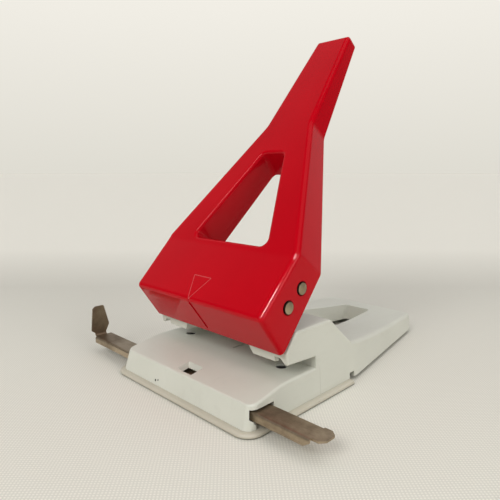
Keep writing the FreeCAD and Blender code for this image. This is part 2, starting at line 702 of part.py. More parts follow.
def guide_bush(side):
    """Shouldered bush that guides the punch in its tower."""
    x = side * HOLE_SPACING / 2
    body = upright(GUIDE_RADIUS - SEATED_GAP, x, 0, GUIDE_BOTTOM, SPRING_SEAT)
    head = upright(GUIDE_FLANGE_RADIUS - 0.1, x, 0, SPRING_SEAT - 1.2, SPRING_SEAT)
    bore = upright(PUNCH_RADIUS + RUNNING_GAP, x, 0, GUIDE_BOTTOM - 1, SPRING_SEAT + 1)
    return clean(body.fuse(head).cut(bore))


def die_bush(side):
    """Hardened die pressed in from under the table."""
    x = side * HOLE_SPACING / 2
    body = upright(DIE_RADIUS - SEATED_GAP, x, 0, DIE_BOTTOM, DIE_TOP)
    relief = Part.makeCone(PUNCH_RADIUS + 1.2, PUNCH_RADIUS + RUNNING_GAP, 4.0, vec(x, 0, DIE_BOTTOM),
                           vec(0, 0, 1))
    bore = upright(PUNCH_RADIUS + RUNNING_GAP, x, 0, DIE_BOTTOM - 1, DIE_TOP + 1)
    return clean(body.cut([relief, bore]))


# --- format rail -------------------------------------------------------------------------
def format_rail():
    """Inverted sheet channel with a bent-up stop at its left end and a tongue at its right."""
    y0, y1 = RAIL_Y
    low, high, sheet = RAIL_FLANGE_END, RAIL_TOP, RAIL_SHEET
    section = [(y0, low, 0), (y0, high, 1.4), (y1, high, 1.4), (y1, low, 0), (y1 - sheet, low, 0),
               (y1 - sheet, high - sheet, 0.4), (y0 + sheet, high - sheet, 0.4), (y0 + sheet, low, 0)]
    channel = slab(section, profile(RAIL_LEFT + 2.6), vec(RAIL_FLANGE_RIGHT - RAIL_LEFT - 2.6, 0, 0))
    channel = channel.cut(upright_prism([(RAIL_FLANGE_RIGHT + 1, high - 1.4), (RAIL_FLANGE_RIGHT - 4.2, low - 0.5),
                                         (RAIL_FLANGE_RIGHT + 1, low - 0.5)], (y0 - 5, y1 + 5)))
    tongue = slab([(RAIL_FLANGE_RIGHT - 1, y0 + 1.6, 0), (RAIL_RIGHT - 2.5, y0 + 1.6, 0),
                   (RAIL_RIGHT, y0 + 4.6, 1.5), (RAIL_RIGHT, y1 - 2.6, 1.5), (RAIL_RIGHT - 3.0, y1, 1.0),
                   (RAIL_FLANGE_RIGHT - 1, y1, 0)],
                  plan(high - sheet), vec(0, 0, sheet))
    return clean(channel.fuse([tongue, stop_bend(), stop_plate()]))


def stop_bend():
    """Quarter bend from the channel's top to the stop plate."""
    neck_y = (RAIL_Y[0] + 1.2, RAIL_Y[1] - 4.0)
    inner, outer = 1.6, 1.6 + RAIL_SHEET
    centre = vec(RAIL_LEFT + outer, neck_y[0], RAIL_TOP - RAIL_SHEET + outer)
    length = neck_y[1] - neck_y[0]
    ring = Part.makeCylinder(outer, length, centre, vec(0, 1, 0)).cut(
        Part.makeCylinder(inner, length, centre, vec(0, 1, 0)))
    return ring.common(box((centre.x - 5, centre.x), (neck_y[0], neck_y[1]), (centre.z - 5, centre.z)))


def stop_plate():
    """Upright trapezoid that the paper's edge rests against."""
    foot = RAIL_TOP - RAIL_SHEET + 1.6 + RAIL_SHEET
    outline = [(RAIL_Y[0] + 1.2, foot, 0), (RAIL_Y[0] - 1.5, foot + 2.0, 1.0), (RAIL_Y[0], TAB_TOP - 1.5, 1.2),
               (RAIL_Y[0] + 2.0, TAB_TOP, 1.0), (RAIL_Y[1] - 5.0, TAB_TOP, 1.4), (RAIL_Y[1] - 1.4, foot + 5.2, 1.4),
               (RAIL_Y[1] - 4.0, foot, 0)]
    return slab(outline, profile(RAIL_LEFT), vec(RAIL_SHEET, 0, 0))


def rail_cover():
    """Plate under the table that carries the rail."""
    bottom = COVER_TOP - COVER_THICKNESS
    half = COVER_HALF_LENGTH
    front, rear = COVER_Y
    plate = slab([(half, front, 5.0), (half, rear, 4.0), (-half, rear, 4.0), (-half, front, 5.0)],
                 plan(bottom), vec(0, 0, COVER_THICKNESS))
    die_relief = [upright(DIE_RADIUS + 4, s * HOLE_SPACING / 2, 0, 0, 20) for s in (-1, 1)]
    holes = [upright(1.7, x, SCREW_Y, 0, 20) for x in SCREW_X]
    return clean(plate.cut(holes + die_relief))


def rail_spring():
    """Bowed leaf spring that presses the rail up and holds its setting."""
    half, rise, thick = 17.0, 2.8, 0.5
    low = COVER_TOP + 0.02
    middle = (RAIL_Y[0] + RAIL_Y[1]) / 2
    reach = 4.0
    top_arc = Part.Arc(vec(-half, 0, low + thick), vec(0, 0, low + thick + rise), vec(half, 0, low + thick)).toShape()
    low_arc = Part.Arc(vec(half, 0, low), vec(0, 0, low + rise), vec(-half, 0, low)).toShape()
    left = vec(-half - reach, 0, low)
    right = vec(half + reach, 0, low)
    up = vec(0, 0, thick)
    edges = [Part.makeLine(left, left + up), Part.makeLine(left + up, vec(-half, 0, low + thick)), top_arc,
             Part.makeLine(vec(half, 0, low + thick), right + up), Part.makeLine(right + up, right),
             Part.makeLine(right, vec(half, 0, low)), low_arc, Part.makeLine(vec(-half, 0, low), left)]
    strip = Part.Face(Part.Wire(edges)).extrude(vec(0, 7.0, 0))
    strip.translate(vec(-24.0, middle - 3.5, 0))
    return strip


def rail_cover_screws():
    """Three pan-head screws that hold the rail cover."""
    head_top = COVER_TOP - COVER_THICKNESS
    screws = []
    for x in SCREW_X:
        head = upright(2.9, x, SCREW_Y, head_top - 1.6, head_top)
        head = head.makeFillet(0.7, edges_where(head, lambda p: p.z < head_top - 1.5))
        shank = upright(1.24, x, SCREW_Y, head_top, COVER_TOP + 5.5)
        slot = box((x - 3, x + 3), (SCREW_Y - 0.35, SCREW_Y + 0.35), (head_top - 2, head_top - 0.9))
        screws.append(clean(head.fuse(shank).cut(slot)))
    return Part.Compound(screws)


# --- chip tray and feet ---------------------------------------------------------------------
def tray_level(grow, z, rear=TRAY_REAR):
    """Plan of the tray at a level, grown from the block's lower edge."""
    return block_wire(grow, BLOCK_BOTTOM, rear, TRAY_CORNER_RADIUS).translated(vec(0, 0, z - BLOCK_BOTTOM))


def chip_tray():
    """Soft tray under the table block; a rim inside holds it in the casting."""
    outer = Part.makeLoft([tray_level(reach, z) for z, reach in TRAY_STEPS], True, True)
    rim_outer = -WALL - TRAY_RIM_GAP
    rim_rear = TRAY_REAR - 1.0
    rim = Part.Face(tray_level(rim_outer, TRAY_FLOOR, rim_rear)).extrude(vec(0, 0, TRAY_RIM_TOP - TRAY_FLOOR))
    well = Part.Face(tray_level(rim_outer - TRAY_RIM_WALL, TRAY_FLOOR, rim_rear - TRAY_RIM_WALL)).extrude(
        vec(0, 0, TRAY_RIM_TOP))
    return clean(outer.fuse(rim).cut(well))


def rear_foot(side):
    """Rubber foot with a stem pressed into the frame's boss."""
    x, y = side * FOOT_XY[0], FOOT_XY[1]
    pad = upright(FOOT_RADIUS, x, y, 0, FOOT_HEIGHT)
    pad = pad.makeFillet(0.8, edges_where(pad, lambda p: p.z < 0.01))
    return clean(pad.fuse(upright(FOOT_STEM_RADIUS - SEATED_GAP, x, y, FOOT_HEIGHT, 9.5)))


def build():
    """All sub-parts by node name."""
    parts = {
        "base_casting": base_casting(),
        "chip_tray": chip_tray(),
        "lever_casting": lever_casting(),
        "pivot_pin": domed_pin(PIVOT_UD, PIN_HALF_LENGTH, PIVOT_RING),
        "drive_pin": domed_pin(DRIVE_UD, PIN_HALF_LENGTH, DRIVE_RING),
        "pivot_pin_rings": ring_pair(PIVOT_UD, PIVOT_RING),
        "drive_pin_rings": ring_pair(DRIVE_UD, DRIVE_RING),
        "format_rail": format_rail(),
        "rail_cover": rail_cover(),
        "rail_spring": rail_spring(),
        "rail_cover_screws": rail_cover_screws(),
    }
    for side, word in ((-1, "left"), (1, "right")):
        parts["punch_" + word] = punch(side)
        parts["crosshead_" + word] = crosshead(side)
        parts["spring_collar_" + word] = spring_collar(side)
        parts["return_spring_" + word] = return_spring(side)
        parts["guide_bush_" + word] = guide_bush(side)
        parts["die_bush_" + word] = die_bush(side)
        parts["rear_foot_" + word] = rear_foot(side)
    return parts


os.makedirs("parts", exist_ok=True)
for node, shape in build().items():
    shape.exportStep("parts/" + node + ".step")
    print(node, shape.isValid(), len(shape.Solids), round(shape.Volume, 1))
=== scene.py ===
"""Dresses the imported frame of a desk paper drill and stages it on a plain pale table."""
import json
import logging
import math
from dataclasses import dataclass, field
from enum import Enum

import bpy
from mathutils import Matrix, Vector

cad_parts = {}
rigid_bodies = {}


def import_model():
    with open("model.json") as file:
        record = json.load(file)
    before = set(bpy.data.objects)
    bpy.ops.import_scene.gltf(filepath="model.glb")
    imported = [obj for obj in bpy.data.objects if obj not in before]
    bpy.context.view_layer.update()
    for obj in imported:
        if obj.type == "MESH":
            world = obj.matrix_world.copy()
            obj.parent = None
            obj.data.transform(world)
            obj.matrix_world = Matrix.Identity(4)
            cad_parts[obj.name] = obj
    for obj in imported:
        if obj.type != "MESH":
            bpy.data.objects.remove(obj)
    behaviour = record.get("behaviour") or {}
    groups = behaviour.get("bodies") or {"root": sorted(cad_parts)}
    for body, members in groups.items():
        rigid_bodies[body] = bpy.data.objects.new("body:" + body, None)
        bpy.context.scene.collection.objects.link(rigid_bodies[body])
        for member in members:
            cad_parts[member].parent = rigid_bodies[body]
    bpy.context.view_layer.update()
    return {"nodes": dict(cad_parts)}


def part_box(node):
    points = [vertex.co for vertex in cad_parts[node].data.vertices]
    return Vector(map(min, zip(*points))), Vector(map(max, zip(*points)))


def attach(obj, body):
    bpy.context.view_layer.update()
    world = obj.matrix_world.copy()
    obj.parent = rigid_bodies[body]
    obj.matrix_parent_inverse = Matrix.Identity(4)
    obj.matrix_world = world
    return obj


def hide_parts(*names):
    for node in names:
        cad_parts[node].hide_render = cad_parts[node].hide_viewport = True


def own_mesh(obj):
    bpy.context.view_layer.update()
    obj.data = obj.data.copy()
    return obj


LOG = logging.getLogger("paper_drill")
MM = 0.001
Colour = tuple[float, float, float, float]
Place = tuple[float, float, float]
Socket = bpy.types.NodeSocket
Feed = Socket | float | Vector | tuple[float, ...]
X_AXIS = Vector((1, 0, 0))
Y_AXIS = Vector((0, 1, 0))
Z_AXIS = Vector((0, 0, 1))

# sockets of a mix node that mixes colours
MIX_FIRST = 6
MIX_SECOND = 7
MIX_RESULT = 2
# radians that a wave texture of scale 1 turns in a metre
WAVE_RATE = 20.0
# layers of the grain effect
GRAIN_LAYERS = ("Broad", "Fine")


class Hand(Enum):
    """Side of the machine, as seen by the operator."""

    LEFT = "left"
    RIGHT = "right"


class Body(Enum):
    """Rigid bodies of the frame that pieces ride on."""

    BASE = "base"
    LEVER = "lever"
    RAIL = "rail"
    TRAY = "tray"


# --- node trees -------------------------------------------------------------------------


class Wiring:
    """Adds nodes to a node tree and links them."""

    def __init__(self, tree: bpy.types.NodeTree) -> None:
        """Take hold of a node tree."""
        self.tree = tree

    def join(self, source: Socket, target: Socket) -> None:
        """Link an output to an input."""
        self.tree.links.new(source, target)

    def feed(self, node: bpy.types.Node, inputs: dict[str | int, Feed]) -> None:
        """Feed inputs of a node.

        Args:
            node: The node.
            inputs: Output to link or value to set for each input, by the input's name or number.
        """
        for name, value in inputs.items():
            if isinstance(value, Socket):
                self.join(value, node.inputs[name])
            else:
                node.inputs[name].default_value = value

    def node(self, kind: str, inputs: dict[str | int, Feed], **settings: object) -> bpy.types.Node:
        """Add a node.

        Args:
            kind: Kind of node.
            inputs: Output to link or value to set for each input, by the input's name or number.
            settings: Properties of the node.

        Returns:
            The node.
        """
        node = self.tree.nodes.new(kind)
        for name, setting in settings.items():
            setattr(node, name, setting)
        self.feed(node, inputs)
        return node

    def maths(self, operation: str, *values: Feed) -> Socket:
        """Work out a number from numbers."""
        return self.node("ShaderNodeMath", dict(enumerate(values)), operation=operation).outputs["Value"]

    def vector_maths(self, operation: str, *values: Feed) -> bpy.types.Node:
        """Work with vectors and return the node."""
        return self.node("ShaderNodeVectorMath", dict(enumerate(values)), operation=operation)

    def ranged(self, value: Socket, low: Feed, high: Feed, to_low: Feed = 0.0,
               to_high: Feed = 1.0) -> Socket:
        """Map a value from one range to another.

        Args:
            value: The value.
            low: Where its range starts.
            high: Where its range ends.
            to_low: Result at the start and before it.
            to_high: Result at the end and past it.

        Returns:
            The result.
        """
        limits = {"From Min": low, "From Max": high, "To Min": to_low, "To Max": to_high}
        return self.node("ShaderNodeMapRange", {"Value": value} | limits, clamp=True).outputs["Result"]

    def bumped(self, height: Socket, strength: Feed, distance: Feed, under: Socket | None = None) -> Socket:
        """Bend the normal by a height.

        Args:
            height: The height.
            strength: Share of the bending.
            distance: Height in metres at the value 1.
            under: Normal to bend further, or None for the surface's own.

        Returns:
            The normal.
        """
        bump = self.node("ShaderNodeBump", {"Height": height, "Strength": strength, "Distance": distance})
        if under is not None:
            self.join(under, bump.inputs["Normal"])
        return bump.outputs["Normal"]


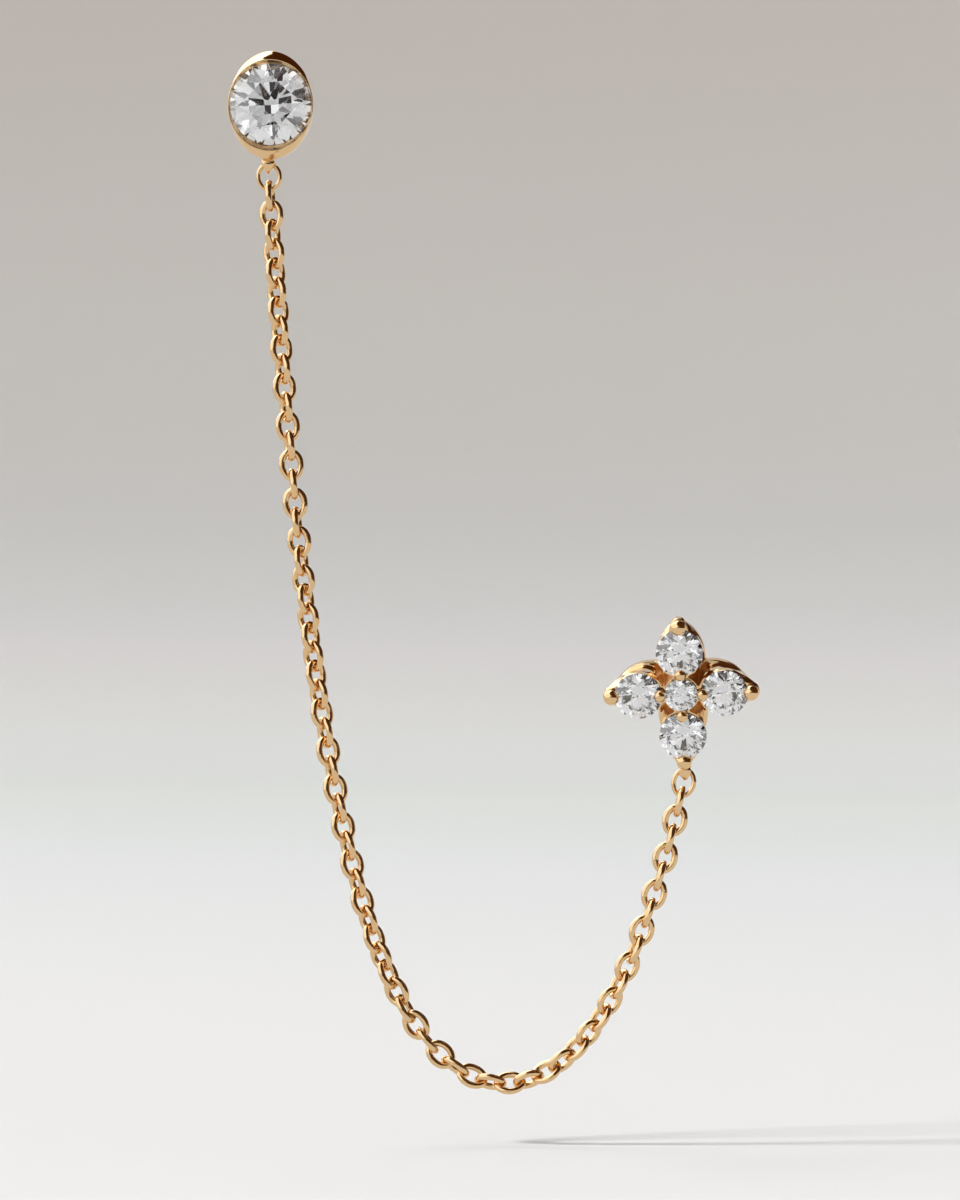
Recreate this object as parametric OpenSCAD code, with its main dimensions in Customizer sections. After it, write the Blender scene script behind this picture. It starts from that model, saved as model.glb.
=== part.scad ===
// Ear chain earring: a bezel stud and a four-petal cluster stud, joined by a hanging cable chain.
// +X is to the right, +Z is up, and both studs face -Y, with their posts running back along +Y.
// The origin is on the skin, at the middle of the bezel stud's back. All sizes are in millimetres.

/* [Bezel stud] */
// Diameter of the large round stone
bezel_stone_d = 4.06; // [3:0.02:6]
// Thinnest wall of the cup, at its two sides
bezel_wall = 0.11; // [0.08:0.01:0.4]
// Metal behind the stone's point
bezel_floor = 0.2; // [0.1:0.05:0.8]
// Height of the rim above the stone's girdle
rim_over = 0.24; // [0.12:0.02:0.4]
// How much further the cup's base reaches up and down than sideways
base_rise = 0.55; // [0.2:0.05:1]
// How pointed the base is, from 0 for an ellipse to 1 for two plain arcs
base_point = 0.75; // [0:0.05:1]

/* [Cluster stud] */
// Diameter of the four petal stones
petal_stone_d = 2.36; // [1.8:0.02:3.2]
// Diameter of the stone in the middle
centre_stone_d = 1.66; // [1.2:0.02:2.4]
// Space between the middle stone and each petal stone
stone_space = 0.14; // [0.1:0.01:0.3]
// Depth of the gallery, from the petal stones' girdles to its back
gallery_depth = 2.25; // [1.9:0.05:2.8]
// Reach of the front rail's tips past the petal stones
tip_reach = 0.6; // [0.5:0.01:0.7]
// How much further in the base plate's tips are than the front rail's
base_in = 0.5; // [0.1:0.01:0.6]
// Diameter of the beads on the four outer prongs
tip_bead_d = 0.7; // [0.5:0.02:0.9]
// Diameter of the four beads shared with the middle stone
shared_bead_d = 0.56; // [0.44:0.02:0.64]
// How much wider the base plate is than a petal stone, on each side
base_flare = 0.05; // [0.03:0.01:0.25]
// Thickness of the base plate
base_t = 0.35; // [0.2:0.01:0.6]
// Thickness of the front rail that the petal stones sit in
rail_t = 0.35; // [0.2:0.01:0.5]
// Diameter of the light hole behind each petal stone
light_hole_d = 1.1; // [0.6:0.05:1.6]
// Height of the middle stone above the petal stones
centre_raise = 0.1; // [0:0.01:0.2]
// Turn of the flower about the line of sight, clockwise
cluster_roll = -3; // [-20:1:20]
// Turn of the flower's face downwards
cluster_pitch = 16; // [0:1:25]
// Turn of the flower's face to the right
cluster_yaw = -3; // [-15:1:15]

/* [Posts] */
// Diameter of both posts
post_d = 0.8; // [0.6:0.05:1]
// Length of each post's round shank
post_l = 9.2; // [6:0.1:12]
// Length of each post's tapered end
post_tip = 0.4; // [0.2:0.05:0.8]

/* [Eyelets] */
// Diameter of the hole in each eyelet
eyelet_hole_d = 0.6; // [0.54:0.01:0.7]
// Metal around the hole
eyelet_wall = 0.24; // [0.18:0.01:0.35]
// Width of an eyelet where it is soldered on, seen from the front
eyelet_w = 0.62; // [0.4:0.02:0.8]
// Gap between an eyelet's ring and the stud's edge
eyelet_gap = 0.11; // [0.1:0.01:0.2]
// How far left of the stud's middle the upper eyelet is soldered on
upper_eyelet_left = 0.1; // [0:0.01:0.3]
// How far right of its eyelet's middle the leaning lower ring rests
lower_ring_right = 0.08; // [0:0.01:0.1]

/* [Chain] */
// Number of links between the two jump rings
chain_links = 69; // [62:1:90]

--

**What the exercise asks**. Between the line containing "return parts" and the line containing "before = set(bpy.data.objects)" lies the part to return. Return it exactly, counting both of those lines.

**Expected output**.
    return parts


os.makedirs("parts", exist_ok=True)
for node, shape in build().items():
    shape.exportStep("parts/" + node + ".step")
    print(node, shape.isValid(), len(shape.Solids), round(shape.Volume, 1))
=== scene.py ===
"""Dresses the imported frame of a desk paper drill and stages it on a plain pale table."""
import json
import logging
import math
from dataclasses import dataclass, field
from enum import Enum

import bpy
from mathutils import Matrix, Vector

cad_parts = {}
rigid_bodies = {}


def import_model():
    with open("model.json") as file:
        record = json.load(file)
    before = set(bpy.data.objects)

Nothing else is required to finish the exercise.